- _Records for this exercise_
— Begin —

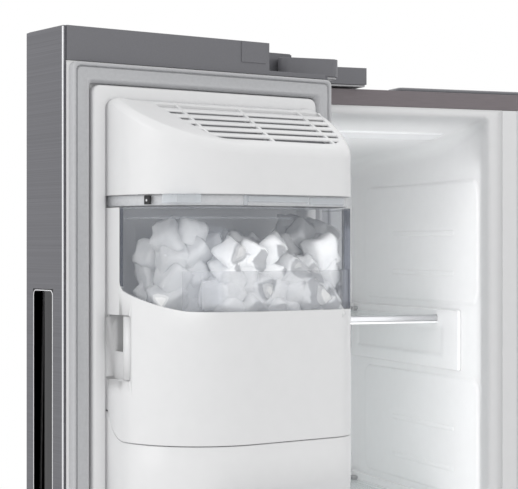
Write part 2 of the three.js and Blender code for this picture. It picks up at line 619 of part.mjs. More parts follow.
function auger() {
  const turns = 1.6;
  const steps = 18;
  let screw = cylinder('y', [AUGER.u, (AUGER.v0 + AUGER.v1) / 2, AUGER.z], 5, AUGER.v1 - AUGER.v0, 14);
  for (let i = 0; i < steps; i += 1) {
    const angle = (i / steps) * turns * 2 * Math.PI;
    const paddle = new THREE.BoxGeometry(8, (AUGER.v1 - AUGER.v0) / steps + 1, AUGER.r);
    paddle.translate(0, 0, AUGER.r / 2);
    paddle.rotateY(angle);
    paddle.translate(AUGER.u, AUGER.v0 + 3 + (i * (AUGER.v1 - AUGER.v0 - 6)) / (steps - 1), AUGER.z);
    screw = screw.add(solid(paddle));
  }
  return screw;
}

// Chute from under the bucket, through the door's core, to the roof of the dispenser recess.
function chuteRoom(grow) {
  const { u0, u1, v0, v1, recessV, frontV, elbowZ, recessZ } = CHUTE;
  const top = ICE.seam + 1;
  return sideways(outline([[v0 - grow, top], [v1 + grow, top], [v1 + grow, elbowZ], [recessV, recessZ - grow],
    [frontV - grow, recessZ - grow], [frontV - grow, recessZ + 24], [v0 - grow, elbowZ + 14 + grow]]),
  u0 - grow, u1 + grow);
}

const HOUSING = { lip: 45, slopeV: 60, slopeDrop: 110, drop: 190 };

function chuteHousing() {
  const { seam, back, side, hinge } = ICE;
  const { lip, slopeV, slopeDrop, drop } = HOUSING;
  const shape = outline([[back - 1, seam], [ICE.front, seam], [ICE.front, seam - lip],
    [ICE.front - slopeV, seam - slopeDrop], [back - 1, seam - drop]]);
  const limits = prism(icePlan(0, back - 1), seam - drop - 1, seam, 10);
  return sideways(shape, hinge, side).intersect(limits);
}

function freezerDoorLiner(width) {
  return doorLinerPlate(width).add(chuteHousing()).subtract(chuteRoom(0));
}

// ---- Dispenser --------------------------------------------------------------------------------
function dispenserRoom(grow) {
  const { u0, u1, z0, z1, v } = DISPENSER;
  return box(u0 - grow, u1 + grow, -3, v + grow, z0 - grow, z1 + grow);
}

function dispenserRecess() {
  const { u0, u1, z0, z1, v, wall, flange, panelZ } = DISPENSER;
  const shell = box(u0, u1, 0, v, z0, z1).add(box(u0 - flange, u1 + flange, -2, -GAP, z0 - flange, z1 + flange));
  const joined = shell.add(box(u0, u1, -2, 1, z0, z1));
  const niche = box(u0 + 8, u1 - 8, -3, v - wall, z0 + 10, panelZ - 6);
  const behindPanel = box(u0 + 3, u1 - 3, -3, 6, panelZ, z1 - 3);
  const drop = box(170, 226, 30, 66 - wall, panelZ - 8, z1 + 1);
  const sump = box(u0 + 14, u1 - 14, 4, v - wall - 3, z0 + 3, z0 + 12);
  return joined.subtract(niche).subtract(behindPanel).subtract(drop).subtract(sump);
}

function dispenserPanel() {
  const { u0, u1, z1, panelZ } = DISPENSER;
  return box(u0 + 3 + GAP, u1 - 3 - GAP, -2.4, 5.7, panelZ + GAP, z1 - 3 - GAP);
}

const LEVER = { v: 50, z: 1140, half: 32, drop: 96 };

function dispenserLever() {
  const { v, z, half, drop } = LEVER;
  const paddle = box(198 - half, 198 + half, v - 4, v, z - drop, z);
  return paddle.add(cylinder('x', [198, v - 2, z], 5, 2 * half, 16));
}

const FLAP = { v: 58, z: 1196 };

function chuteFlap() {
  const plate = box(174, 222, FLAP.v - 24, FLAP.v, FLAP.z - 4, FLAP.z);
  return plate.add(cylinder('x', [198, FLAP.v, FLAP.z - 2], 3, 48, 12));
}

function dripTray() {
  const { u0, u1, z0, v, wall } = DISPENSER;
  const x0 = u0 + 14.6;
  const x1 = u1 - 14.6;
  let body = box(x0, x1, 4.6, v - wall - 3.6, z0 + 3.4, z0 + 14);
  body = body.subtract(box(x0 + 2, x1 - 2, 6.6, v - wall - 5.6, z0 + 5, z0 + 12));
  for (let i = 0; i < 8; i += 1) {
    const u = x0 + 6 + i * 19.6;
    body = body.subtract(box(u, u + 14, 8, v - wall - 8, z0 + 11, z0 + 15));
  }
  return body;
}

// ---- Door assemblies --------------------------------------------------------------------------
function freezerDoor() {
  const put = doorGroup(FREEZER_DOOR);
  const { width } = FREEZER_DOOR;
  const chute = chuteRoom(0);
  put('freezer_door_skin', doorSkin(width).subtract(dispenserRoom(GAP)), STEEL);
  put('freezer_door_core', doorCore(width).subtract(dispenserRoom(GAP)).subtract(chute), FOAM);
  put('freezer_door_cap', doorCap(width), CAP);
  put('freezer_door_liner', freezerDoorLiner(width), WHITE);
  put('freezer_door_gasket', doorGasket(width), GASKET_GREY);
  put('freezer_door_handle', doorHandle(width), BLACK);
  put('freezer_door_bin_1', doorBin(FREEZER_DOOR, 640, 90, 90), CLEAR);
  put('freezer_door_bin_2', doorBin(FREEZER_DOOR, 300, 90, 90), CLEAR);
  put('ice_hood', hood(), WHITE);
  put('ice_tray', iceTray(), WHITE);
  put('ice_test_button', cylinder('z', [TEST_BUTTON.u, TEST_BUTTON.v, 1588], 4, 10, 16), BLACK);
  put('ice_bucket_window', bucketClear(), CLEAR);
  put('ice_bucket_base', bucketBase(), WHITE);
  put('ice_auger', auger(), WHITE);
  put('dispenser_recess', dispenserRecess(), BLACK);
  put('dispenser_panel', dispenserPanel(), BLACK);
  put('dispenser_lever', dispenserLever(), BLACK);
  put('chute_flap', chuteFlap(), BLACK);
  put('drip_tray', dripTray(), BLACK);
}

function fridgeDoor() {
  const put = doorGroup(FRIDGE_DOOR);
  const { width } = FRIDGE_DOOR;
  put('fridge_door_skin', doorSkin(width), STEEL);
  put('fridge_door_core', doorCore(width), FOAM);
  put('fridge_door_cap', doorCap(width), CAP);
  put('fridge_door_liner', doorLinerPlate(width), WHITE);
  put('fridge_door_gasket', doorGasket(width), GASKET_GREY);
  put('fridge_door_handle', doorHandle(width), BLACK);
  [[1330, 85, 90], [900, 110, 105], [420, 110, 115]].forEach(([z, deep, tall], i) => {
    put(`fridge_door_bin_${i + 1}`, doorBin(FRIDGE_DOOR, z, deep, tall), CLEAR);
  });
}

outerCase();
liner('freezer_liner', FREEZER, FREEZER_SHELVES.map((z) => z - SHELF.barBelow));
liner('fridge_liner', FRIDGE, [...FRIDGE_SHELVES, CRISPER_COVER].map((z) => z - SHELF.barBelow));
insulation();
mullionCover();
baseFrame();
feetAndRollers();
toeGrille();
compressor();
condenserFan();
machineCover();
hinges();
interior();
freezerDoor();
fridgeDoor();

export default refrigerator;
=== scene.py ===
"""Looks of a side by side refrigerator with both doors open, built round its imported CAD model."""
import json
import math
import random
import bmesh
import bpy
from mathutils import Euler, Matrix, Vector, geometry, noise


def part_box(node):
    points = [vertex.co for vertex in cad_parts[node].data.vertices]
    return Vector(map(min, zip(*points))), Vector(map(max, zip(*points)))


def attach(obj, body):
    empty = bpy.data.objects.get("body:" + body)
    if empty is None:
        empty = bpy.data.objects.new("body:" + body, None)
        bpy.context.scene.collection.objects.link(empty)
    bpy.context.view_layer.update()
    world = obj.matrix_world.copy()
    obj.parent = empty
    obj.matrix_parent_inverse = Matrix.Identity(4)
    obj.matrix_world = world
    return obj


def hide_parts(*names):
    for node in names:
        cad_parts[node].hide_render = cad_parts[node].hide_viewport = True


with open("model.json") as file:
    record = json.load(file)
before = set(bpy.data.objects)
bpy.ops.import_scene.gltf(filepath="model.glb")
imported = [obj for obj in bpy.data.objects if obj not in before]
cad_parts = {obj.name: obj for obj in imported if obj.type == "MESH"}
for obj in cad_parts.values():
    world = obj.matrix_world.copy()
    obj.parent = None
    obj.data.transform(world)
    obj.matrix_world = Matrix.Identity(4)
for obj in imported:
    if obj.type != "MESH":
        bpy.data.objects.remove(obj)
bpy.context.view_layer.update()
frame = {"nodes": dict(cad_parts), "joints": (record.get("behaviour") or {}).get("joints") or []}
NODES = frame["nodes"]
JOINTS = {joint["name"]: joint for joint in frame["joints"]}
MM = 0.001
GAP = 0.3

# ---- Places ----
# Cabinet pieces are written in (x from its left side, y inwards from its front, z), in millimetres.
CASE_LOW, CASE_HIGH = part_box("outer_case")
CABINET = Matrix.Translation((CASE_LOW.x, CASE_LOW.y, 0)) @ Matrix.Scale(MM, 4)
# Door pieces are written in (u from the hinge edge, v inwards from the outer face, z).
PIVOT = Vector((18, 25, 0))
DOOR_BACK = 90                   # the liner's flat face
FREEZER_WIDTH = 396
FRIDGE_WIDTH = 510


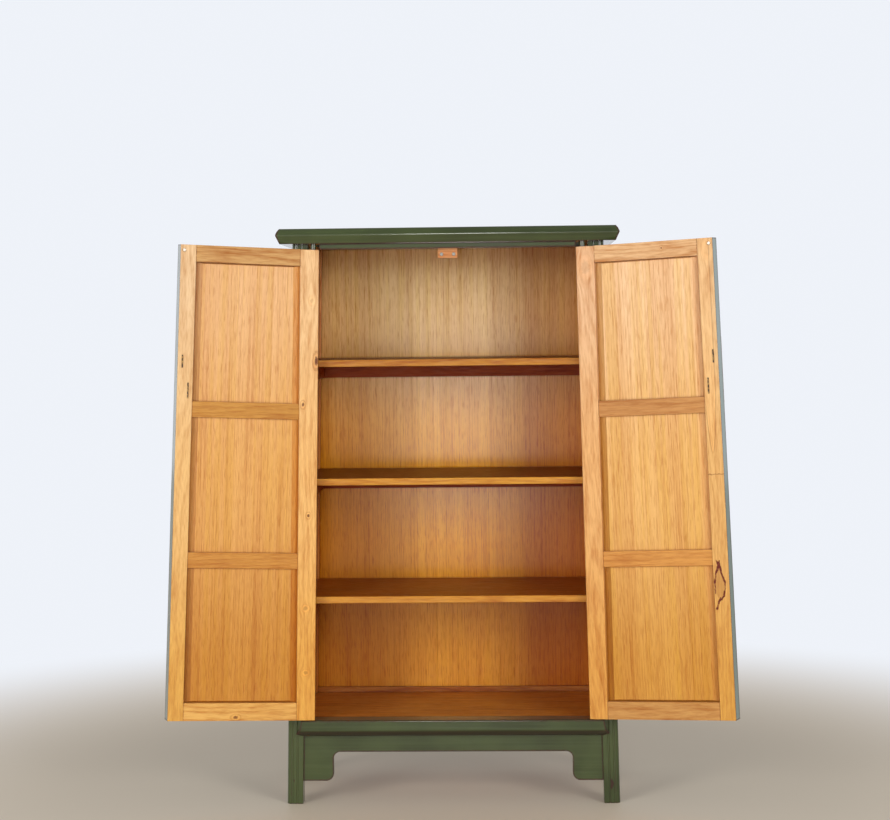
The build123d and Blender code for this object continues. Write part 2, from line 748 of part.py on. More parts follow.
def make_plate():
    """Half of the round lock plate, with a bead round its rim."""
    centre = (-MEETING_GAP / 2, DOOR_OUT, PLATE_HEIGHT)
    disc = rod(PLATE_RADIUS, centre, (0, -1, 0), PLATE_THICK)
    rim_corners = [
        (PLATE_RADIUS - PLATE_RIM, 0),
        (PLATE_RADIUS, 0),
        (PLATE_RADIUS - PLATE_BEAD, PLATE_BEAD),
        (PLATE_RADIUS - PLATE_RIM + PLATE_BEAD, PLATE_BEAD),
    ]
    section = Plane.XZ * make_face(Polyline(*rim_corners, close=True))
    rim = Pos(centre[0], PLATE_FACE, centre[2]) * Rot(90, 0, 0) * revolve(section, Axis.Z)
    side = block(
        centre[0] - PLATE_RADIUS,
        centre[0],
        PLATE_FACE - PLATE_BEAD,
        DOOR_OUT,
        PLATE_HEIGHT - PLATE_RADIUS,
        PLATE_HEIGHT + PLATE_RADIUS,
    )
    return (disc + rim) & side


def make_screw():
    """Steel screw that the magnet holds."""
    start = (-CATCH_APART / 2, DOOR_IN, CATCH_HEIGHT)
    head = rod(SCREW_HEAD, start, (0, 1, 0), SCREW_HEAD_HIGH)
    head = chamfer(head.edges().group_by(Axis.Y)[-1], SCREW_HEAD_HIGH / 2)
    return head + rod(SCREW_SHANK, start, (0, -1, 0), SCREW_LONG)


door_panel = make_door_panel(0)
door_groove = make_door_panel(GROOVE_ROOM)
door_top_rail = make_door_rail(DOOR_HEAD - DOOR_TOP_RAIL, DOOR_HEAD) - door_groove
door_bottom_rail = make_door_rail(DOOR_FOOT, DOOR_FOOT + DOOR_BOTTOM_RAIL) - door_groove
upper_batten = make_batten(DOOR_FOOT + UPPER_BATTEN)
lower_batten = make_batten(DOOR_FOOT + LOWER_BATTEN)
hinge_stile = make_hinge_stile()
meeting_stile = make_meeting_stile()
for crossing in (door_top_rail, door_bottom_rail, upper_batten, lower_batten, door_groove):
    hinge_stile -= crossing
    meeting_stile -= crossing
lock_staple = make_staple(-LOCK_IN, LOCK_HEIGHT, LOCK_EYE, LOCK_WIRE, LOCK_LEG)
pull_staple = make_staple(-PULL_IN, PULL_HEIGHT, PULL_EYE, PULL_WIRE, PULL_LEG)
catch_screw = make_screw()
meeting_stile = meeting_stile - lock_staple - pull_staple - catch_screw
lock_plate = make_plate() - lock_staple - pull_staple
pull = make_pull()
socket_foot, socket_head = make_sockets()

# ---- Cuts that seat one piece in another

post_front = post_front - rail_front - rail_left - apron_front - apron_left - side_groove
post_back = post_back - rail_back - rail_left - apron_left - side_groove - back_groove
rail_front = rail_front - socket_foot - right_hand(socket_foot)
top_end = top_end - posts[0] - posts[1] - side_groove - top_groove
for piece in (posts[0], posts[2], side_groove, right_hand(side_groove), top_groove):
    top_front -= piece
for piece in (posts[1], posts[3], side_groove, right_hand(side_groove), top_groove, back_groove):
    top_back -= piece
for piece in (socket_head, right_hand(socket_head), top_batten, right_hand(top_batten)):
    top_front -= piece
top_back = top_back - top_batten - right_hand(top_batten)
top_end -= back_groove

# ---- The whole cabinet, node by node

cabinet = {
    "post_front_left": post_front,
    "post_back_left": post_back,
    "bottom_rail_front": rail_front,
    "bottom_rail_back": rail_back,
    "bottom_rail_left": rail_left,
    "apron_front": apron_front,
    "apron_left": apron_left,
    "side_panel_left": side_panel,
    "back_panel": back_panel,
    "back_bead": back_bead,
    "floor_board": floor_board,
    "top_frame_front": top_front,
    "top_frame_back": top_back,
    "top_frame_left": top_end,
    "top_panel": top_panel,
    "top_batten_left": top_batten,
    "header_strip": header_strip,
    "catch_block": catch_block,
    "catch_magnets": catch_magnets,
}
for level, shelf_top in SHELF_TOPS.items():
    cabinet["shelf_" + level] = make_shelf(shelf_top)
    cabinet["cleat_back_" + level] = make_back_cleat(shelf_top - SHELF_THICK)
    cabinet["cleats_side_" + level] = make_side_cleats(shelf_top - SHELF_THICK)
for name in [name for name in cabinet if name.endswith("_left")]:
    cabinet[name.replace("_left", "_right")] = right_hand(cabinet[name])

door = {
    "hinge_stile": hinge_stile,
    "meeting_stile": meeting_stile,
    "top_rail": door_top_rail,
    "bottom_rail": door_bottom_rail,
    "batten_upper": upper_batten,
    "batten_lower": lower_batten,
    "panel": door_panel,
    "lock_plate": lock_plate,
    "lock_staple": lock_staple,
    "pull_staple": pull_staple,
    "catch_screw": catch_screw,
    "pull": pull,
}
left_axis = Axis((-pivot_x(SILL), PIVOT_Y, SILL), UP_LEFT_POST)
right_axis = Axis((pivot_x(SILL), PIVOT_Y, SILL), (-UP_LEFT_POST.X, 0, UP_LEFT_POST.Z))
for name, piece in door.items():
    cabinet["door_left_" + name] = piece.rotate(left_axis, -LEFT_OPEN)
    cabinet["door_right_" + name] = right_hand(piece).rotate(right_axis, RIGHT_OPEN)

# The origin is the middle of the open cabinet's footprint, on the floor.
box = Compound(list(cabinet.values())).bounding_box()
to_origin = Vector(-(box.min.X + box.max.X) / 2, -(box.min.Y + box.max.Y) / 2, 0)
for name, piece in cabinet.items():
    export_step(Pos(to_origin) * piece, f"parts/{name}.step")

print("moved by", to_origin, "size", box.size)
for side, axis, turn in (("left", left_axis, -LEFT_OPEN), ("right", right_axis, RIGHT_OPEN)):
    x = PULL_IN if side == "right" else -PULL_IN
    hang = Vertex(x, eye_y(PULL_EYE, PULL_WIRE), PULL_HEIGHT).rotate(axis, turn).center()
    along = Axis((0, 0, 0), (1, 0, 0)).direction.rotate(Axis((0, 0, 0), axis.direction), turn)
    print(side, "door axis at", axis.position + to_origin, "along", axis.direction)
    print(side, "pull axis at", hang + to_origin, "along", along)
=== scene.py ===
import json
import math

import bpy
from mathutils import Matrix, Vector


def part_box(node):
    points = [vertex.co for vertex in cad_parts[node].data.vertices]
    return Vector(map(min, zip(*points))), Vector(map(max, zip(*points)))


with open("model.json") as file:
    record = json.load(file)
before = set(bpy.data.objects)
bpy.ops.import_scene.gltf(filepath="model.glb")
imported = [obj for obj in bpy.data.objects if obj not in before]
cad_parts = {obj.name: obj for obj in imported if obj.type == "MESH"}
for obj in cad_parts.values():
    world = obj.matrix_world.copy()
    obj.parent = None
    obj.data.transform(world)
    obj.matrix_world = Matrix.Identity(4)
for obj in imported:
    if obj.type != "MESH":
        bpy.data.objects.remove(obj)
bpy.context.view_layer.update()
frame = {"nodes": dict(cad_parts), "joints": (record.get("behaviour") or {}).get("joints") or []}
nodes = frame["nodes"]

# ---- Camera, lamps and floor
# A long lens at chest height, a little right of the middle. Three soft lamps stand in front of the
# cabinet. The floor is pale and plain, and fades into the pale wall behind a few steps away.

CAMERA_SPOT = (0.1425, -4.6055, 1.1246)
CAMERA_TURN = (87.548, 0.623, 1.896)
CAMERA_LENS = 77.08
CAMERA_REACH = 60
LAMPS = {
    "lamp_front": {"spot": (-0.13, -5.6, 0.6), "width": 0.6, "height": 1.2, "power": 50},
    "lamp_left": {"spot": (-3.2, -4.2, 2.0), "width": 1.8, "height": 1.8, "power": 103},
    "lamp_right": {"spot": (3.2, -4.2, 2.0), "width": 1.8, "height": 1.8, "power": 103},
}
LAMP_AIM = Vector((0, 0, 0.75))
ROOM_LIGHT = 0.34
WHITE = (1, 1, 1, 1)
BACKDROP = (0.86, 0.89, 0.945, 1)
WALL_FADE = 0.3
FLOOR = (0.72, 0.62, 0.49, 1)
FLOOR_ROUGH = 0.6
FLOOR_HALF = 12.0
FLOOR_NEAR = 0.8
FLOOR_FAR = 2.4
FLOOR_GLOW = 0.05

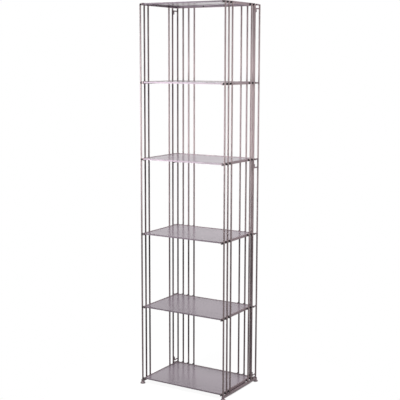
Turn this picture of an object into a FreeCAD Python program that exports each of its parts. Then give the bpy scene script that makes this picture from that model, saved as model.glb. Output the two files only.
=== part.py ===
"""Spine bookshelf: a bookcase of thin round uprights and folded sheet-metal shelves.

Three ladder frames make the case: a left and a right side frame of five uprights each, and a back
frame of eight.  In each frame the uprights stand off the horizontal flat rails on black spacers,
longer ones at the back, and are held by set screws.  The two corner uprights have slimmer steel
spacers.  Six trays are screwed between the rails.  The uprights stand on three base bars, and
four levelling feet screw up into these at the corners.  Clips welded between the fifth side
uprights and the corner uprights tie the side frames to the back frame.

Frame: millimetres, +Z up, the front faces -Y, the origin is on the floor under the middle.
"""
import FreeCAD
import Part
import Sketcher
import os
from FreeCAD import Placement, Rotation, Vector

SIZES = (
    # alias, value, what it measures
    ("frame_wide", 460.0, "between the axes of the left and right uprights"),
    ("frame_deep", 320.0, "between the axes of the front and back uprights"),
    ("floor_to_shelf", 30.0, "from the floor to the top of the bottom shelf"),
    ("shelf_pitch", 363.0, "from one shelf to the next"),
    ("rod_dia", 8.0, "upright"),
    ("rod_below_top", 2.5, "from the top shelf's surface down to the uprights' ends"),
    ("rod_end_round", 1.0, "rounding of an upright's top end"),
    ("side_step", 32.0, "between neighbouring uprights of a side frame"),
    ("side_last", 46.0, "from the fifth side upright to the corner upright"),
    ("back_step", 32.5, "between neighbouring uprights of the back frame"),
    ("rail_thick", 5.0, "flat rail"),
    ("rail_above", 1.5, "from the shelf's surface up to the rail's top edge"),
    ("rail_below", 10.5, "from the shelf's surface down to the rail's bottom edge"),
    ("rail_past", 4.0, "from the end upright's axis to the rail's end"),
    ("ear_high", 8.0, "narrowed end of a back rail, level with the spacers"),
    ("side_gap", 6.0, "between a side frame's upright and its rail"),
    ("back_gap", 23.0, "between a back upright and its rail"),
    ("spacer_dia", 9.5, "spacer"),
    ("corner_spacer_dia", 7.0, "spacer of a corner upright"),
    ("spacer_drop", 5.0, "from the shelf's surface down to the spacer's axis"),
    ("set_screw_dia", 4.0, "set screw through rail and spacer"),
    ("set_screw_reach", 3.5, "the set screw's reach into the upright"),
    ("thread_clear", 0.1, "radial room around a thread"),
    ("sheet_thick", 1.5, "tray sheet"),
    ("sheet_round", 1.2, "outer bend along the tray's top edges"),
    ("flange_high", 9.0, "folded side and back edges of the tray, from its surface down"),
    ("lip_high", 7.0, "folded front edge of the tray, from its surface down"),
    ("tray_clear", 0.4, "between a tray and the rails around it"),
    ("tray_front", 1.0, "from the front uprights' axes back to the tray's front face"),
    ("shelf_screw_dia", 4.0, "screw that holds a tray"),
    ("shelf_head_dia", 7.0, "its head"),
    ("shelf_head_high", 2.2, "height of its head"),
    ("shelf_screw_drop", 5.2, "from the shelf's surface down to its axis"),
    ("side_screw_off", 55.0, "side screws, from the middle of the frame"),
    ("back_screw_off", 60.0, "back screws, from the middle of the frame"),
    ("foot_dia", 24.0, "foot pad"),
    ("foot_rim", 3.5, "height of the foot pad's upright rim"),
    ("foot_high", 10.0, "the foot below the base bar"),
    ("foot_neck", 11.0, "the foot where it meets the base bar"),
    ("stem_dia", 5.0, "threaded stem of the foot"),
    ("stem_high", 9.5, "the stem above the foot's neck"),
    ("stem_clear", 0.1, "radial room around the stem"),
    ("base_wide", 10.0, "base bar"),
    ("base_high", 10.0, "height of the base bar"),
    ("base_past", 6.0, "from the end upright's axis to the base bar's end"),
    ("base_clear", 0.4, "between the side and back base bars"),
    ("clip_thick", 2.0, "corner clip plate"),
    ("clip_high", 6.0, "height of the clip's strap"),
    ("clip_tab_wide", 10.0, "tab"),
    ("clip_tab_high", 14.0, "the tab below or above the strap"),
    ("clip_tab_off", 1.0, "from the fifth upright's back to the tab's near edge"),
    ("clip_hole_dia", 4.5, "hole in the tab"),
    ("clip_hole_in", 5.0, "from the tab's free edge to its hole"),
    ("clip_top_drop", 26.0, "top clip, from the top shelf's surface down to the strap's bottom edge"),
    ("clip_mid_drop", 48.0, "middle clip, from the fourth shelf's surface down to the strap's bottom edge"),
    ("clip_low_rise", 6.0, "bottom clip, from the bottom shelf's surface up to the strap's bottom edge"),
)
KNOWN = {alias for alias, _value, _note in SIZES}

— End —

- _Task directions_
Print only the run of lines that begins with the line containing "CRISPER_COVER].map((z) => z - SHELF.barBelow));" and ends with the line containing "bpy.context.scene.collection.objects.link(empty)", both included, exactly as they read.

- _Task result_
liner('fridge_liner', FRIDGE, [...FRIDGE_SHELVES, CRISPER_COVER].map((z) => z - SHELF.barBelow));
insulation();
mullionCover();
baseFrame();
feetAndRollers();
toeGrille();
compressor();
condenserFan();
machineCover();
hinges();
interior();
freezerDoor();
fridgeDoor();

export default refrigerator;
=== scene.py ===
"""Looks of a side by side refrigerator with both doors open, built round its imported CAD model."""
import json
import math
import random
import bmesh
import bpy
from mathutils import Euler, Matrix, Vector, geometry, noise


def part_box(node):
    points = [vertex.co for vertex in cad_parts[node].data.vertices]
    return Vector(map(min, zip(*points))), Vector(map(max, zip(*points)))


def attach(obj, body):
    empty = bpy.data.objects.get("body:" + body)
    if empty is None:
        empty = bpy.data.objects.new("body:" + body, None)
        bpy.context.scene.collection.objects.link(empty)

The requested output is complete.